Lucene doesn't have a HashMap-like storage for doc values, although it
would be doable to build a DocValuesFormat that would work this way.

However, for your problem, I would recommend that you encode your
numeric data on top on BinaryDocValues. On the contrary to
NumericDocValues, BinaryDocValues require very little space for
missing values. All you need is to have conversion methods between
your numeric data and byte arrays.

-- 
Adrien

---------------------------------------------------------------------
To unsubscribe, e-mail: java-user-unsubscribe@lucene.apache.org
For additional commands, e-mail: java-user-help@lucene.apache.org

Re: DocValues space usage

Posted by Robert Muir <rc...@gmail.com>.

On Tue, Apr 9, 2013 at 9:06 AM, Wei Wang <we...@gmail.com> wrote:

> Thanks for the hint. Could you point to some Codec that might do this for
> some types, even just as an side effect as you mentioned? It will be
> helpful to have something to start with.
>

Have a look at diskdv/ codec in the codecs/ module. Its a lot simpler than
the default codec because it doesnt have the "tradeoff speed for space"
performance hacks of the default codec. It might already do something thats
good enough for your needs.

>
> And could you elaborate a bit more for "the facet on tons of sparse
> fields"? I just got a vague idea from the comments.
>

Look at lucene/facet module. As opposed to applications like solr and
elasticsearch which would build fieldcaches/docvalues/whatever on hundreds
of "fields", I think this one uses just a single binary docvalue field to
implement ordinal storage across all "fields" (i think it calls them
dimensions or something else).

Of course you can simulate this yourself with other approaches too.

Re: DocValues space usage

Posted by Wei Wang <we...@gmail.com>.

Thanks for the hint. Could you point to some Codec that might do this for
some types, even just as an side effect as you mentioned? It will be
helpful to have something to start with.

And could you elaborate a bit more for "the facet on tons of sparse
fields"? I just got a vague idea from the comments.
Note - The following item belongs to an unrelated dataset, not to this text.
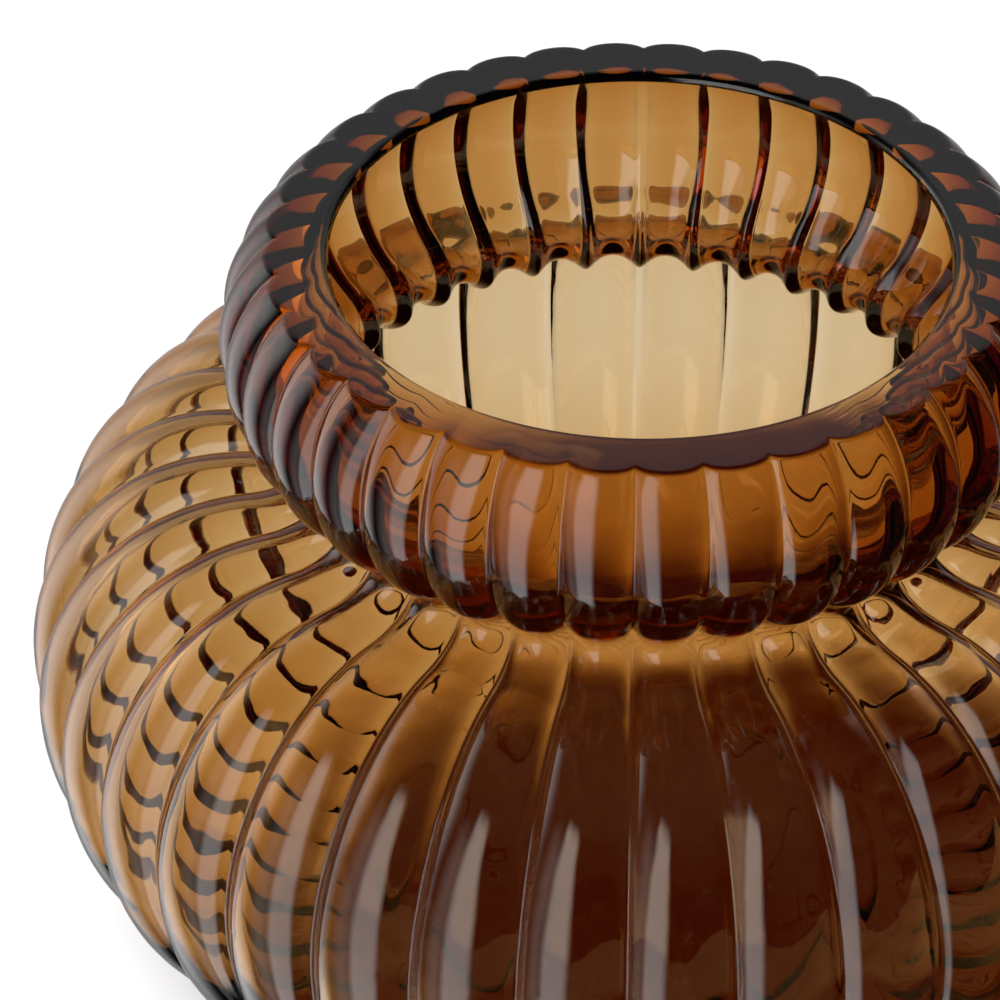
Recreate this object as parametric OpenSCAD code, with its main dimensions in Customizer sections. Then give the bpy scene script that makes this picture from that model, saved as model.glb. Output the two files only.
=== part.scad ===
// Hand blown art glass vase: a ribbed bulb under a ribbed collar with a ground rim.
// Millimetres, +Z up. The origin is the centre of the foot, on the surface that the vase stands on.
// One groove between two ribs faces each of +X, +Y, -X and -Y.

/* [Overall] */
// Height from the table to the ground rim
height = 146; // [122:1:190]
// Number of ribs round the vase, a multiple of four
ribs = 36; // [24:4:44]

/* [Body] */
// Widest diameter of the body, across the ribs
body_d = 220; // [180:1:265]
// Height of the widest part of the body
belly_z = 60; // [45:1:75]
// Thickness of the body's wall
body_wall = 2.5; // [2:0.5:6]
// Depth of the grooves outside, at the widest part
body_groove = 3.7; // [1:0.1:4]
// Height of the ridges inside, at the widest part
body_ridge = 3.2; // [2.2:0.1:3.2]

/* [Neck] */
// Distance that the neck's outside lies outside the mouth's edge, at the neck's narrowest part
neck_out = 8; // [6:0.5:10]
// Height from the top of the shoulder to the neck's narrowest part
neck_rise = 3.5; // [3:0.5:10]
// Distance that the top of the shoulder lies outside the neck's narrowest part
neck_spread = 8; // [6:0.5:16]
// Radius of the hollow curve between the neck and the collar, seen from the side
neck_round = 4; // [3:0.5:9]
// Thickness of the neck's wall
neck_wall = 5; // [4:0.5:7]
// Depth of the grooves outside the neck
neck_groove = 3.4; // [0.5:0.1:4]
// Height of the ridges inside the neck
neck_ridge = 2.4; // [1.7:0.1:3]

/* [Collar] */
// Width of the ground rim, from the mouth's edge to the outside of a rib
rim_w = 11; // [9:0.5:14]
// Distance that the collar's widest part lies outside the rim
collar_bulge = 8.5; // [6:0.5:12]
// Depth of the collar's widest part below the rim
collar_drop = 18; // [15:0.5:22]
// Thickness of the collar's wall at its widest part
collar_wall = 6.5; // [5:0.5:9]
// Depth of the grooves outside the collar
collar_groove = 2.5; // [0.5:0.1:3]
// Depth of the notches that the grooves leave in the rim
rim_notch = 1.7; // [0.5:0.1:2.5]
// Height of the ridges inside the collar
collar_ridge = 1.2; // [0:0.1:1.6]

/* [Mouth] */
// Diameter of the mouth
mouth_d = 108; // [86:1:132]
// Width of the bevel round the mouth
mouth_bevel = 1.5; // [0.5:0.1:2]

/* [Foot] */
// Diameter of the foot ring
foot_d = 100; // [80:1:120]
// Width of the flat face that the vase stands on
foot_land = 7; // [4:0.5:12]
// Height that the foot ring lifts the body off the table
foot_lift = 0.8; // [0.4:0.1:2]
// Thickness of the glass at the edge of the foot
floor_edge = 7; // [5:0.5:10]
// Height of the floor inside the vase, at its centre
floor_z = 10; // [8:0.5:14]
// Depth of the hollow under the foot, at its centre
foot_hollow = 3; // [0:0.5:5]

/* [Hidden] */
glass = [0.50, 0.31, 0.12];

// Facets in each rib, and all the way round
rib_steps = 4;
around = ribs * rib_steps;
// Rows of facets in a collar, a neck, a shoulder and a belly curve, outside and inside
rows_out = [4, 4, 7, 8];
rows_in = [3, 3, 6, 7];
foot_steps = 12;

body_r = body_d / 2;
mouth_r = mouth_d / 2;
rim_r = mouth_r + rim_w;
collar_r = rim_r + collar_bulge;
neck_r = mouth_r + neck_out;
shoulder_r = neck_r + neck_spread;
foot_r = foot_d / 2;
foot_chamfer = foot_lift / 2;

// Collar outside: the circle that passes through the rim's edge and is widest at collar_z
collar_z = height - collar_drop;
collar_round = round_through(collar_bulge, collar_drop);
collar_c = [collar_r - collar_round, collar_z];
// Collar inside: the circle that passes through the mouth's lower edge and is widest at collar_z too
hollow_drop = collar_drop - mouth_bevel;
hollow_r = collar_r - collar_wall;
hollow_round = round_through(hollow_r - mouth_r, hollow_drop);
hollow_c = [hollow_r - hollow_round, collar_z];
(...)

On Tue, Apr 9, 2013 at 8:51 AM, Robert Muir <rc...@gmail.com> wrote:

> On Tue, Apr 9, 2013 at 8:22 AM, Wei Wang <we...@gmail.com> wrote:
>
> > DocValues makes fast per doc value lookup possible, which is nice. But it
> > brings other interesting issues.
> >
> > Assume there are 100M docs and 200 NumericDocValuesFields, this ends up
> > with huge number of disk and memory usage, even if there are just
> thousands
> > of values for each field. I guess this is because Lucene stores a value
> for
> > each DocValues field of each document, with variable-length codec.
> >
> > So in such scenario, is it possible only store values for the DocValues
> > field of the docment that actually has a value for that field? Or does
> > Lucene has a column storage mechanism sort of like hash map for
> DocValues:
> >
>
> This really depends on the details of the Codec's encoding. So if its
> important to you the easiest way is to write a codec that compresses things
> the way you want (e.g. uses two-stage table/block RLE/something like that).
> Maybe this would be a good contribution to add to the codecs/ module of
> lucene so other people could use it too.
>
> I think some of the codecs might do this for some types: maybe just as an
> accidental side effect of their current compression/encoding (e.g. use of
> BlockPackedWriter). But its not something we really optimize for: as it
> doesn't make sense for a lot of use cases like scoring factors or faceting
> for docvalues. For example if you want to facet on tons of sparse fields,
> its probably better to use lucene's faceting module with uses one combined
> docvalues field for the document... I think.
>

Re: DocValues space usage

Posted by Robert Muir <rc...@gmail.com>.

On Tue, Apr 9, 2013 at 8:22 AM, Wei Wang <we...@gmail.com> wrote:

> DocValues makes fast per doc value lookup possible, which is nice. But it
> brings other interesting issues.
>
> Assume there are 100M docs and 200 NumericDocValuesFields, this ends up
> with huge number of disk and memory usage, even if there are just thousands
> of values for each field. I guess this is because Lucene stores a value for
> each DocValues field of each document, with variable-length codec.
>
> So in such scenario, is it possible only store values for the DocValues
> field of the docment that actually has a value for that field? Or does
> Lucene has a column storage mechanism sort of like hash map for DocValues:
>

This really depends on the details of the Codec's encoding. So if its
important to you the easiest way is to write a codec that compresses things
the way you want (e.g. uses two-stage table/block RLE/something like that).
Maybe this would be a good contribution to add to the codecs/ module of
lucene so other people could use it too.

I think some of the codecs might do this for some types: maybe just as an
accidental side effect of their current compression/encoding (e.g. use of
BlockPackedWriter). But its not something we really optimize for: as it
doesn't make sense for a lot of use cases like scoring factors or faceting
for docvalues. For example if you want to facet on tons of sparse fields,
its probably better to use lucene's faceting module with uses one combined
docvalues field for the document... I think.